On our childhood trips to Austria, Gretel and my grandmother Eva would take me through the Tyrolean Alps on the way to Salzburg. We'd stop at a Gasthaus somewhere between Innsbruck and the Salzkammergut, the kind of place with dark wood paneling, checked curtains, and a menu chalked on a board by the door. Gretel would order the Gröstl every time. She'd cut into the fried egg and let the yolk run across the potatoes and beef, and she'd tell me this was the smartest dish in all of Austria. Nothing wasted. Everything transformed.

Tiroler Gröstl is leftovers made glorious. It was born in farmhouse kitchens where yesterday's boiled beef and last night's potatoes were sliced, fried in butter or lard with plenty of onions, and served with an egg on top. That's the whole recipe. No sauce, no elaborate preparation, no technique that requires training. Just a hot pan, good fat, and the patience to let things get properly crisp before you touch them.

The trick is restraint. You fry the potatoes first, separately, and you leave them alone long enough to build a golden crust. Then the onions go soft and sweet with caraway and paprika. Then everything comes together in the pan for a final few minutes of heat.

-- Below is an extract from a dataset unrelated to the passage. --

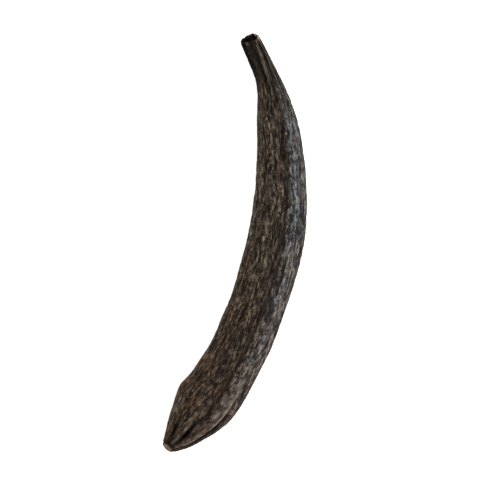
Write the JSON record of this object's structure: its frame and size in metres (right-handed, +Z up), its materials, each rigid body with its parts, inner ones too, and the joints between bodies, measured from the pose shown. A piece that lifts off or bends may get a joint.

The egg on top is not optional. When the yolk breaks, it becomes a rich, silky dressing that ties the whole plate together. This is mountain food at its most honest, and it's one of the best things you can make on a weeknight with what's already in your kitchen.

Gröstl comes from the Tyrolean verb 'rösten,' meaning to roast or fry, and the dish has been a staple of Tyrolean farmhouse cooking for centuries, originally devised to make the most of leftover Sonntagsbraten (Sunday roast). In Tyrol, it's considered the regional Nationalgericht and every Alm (mountain hut) and Gasthaus has its own version. The debate over whether to use beef or pork (or a mix of both) is the kind of friendly argument that can occupy an entire table at a Tyrolean Wirtshaus for an hour.

The technique, the tradition, and the story behind every dish.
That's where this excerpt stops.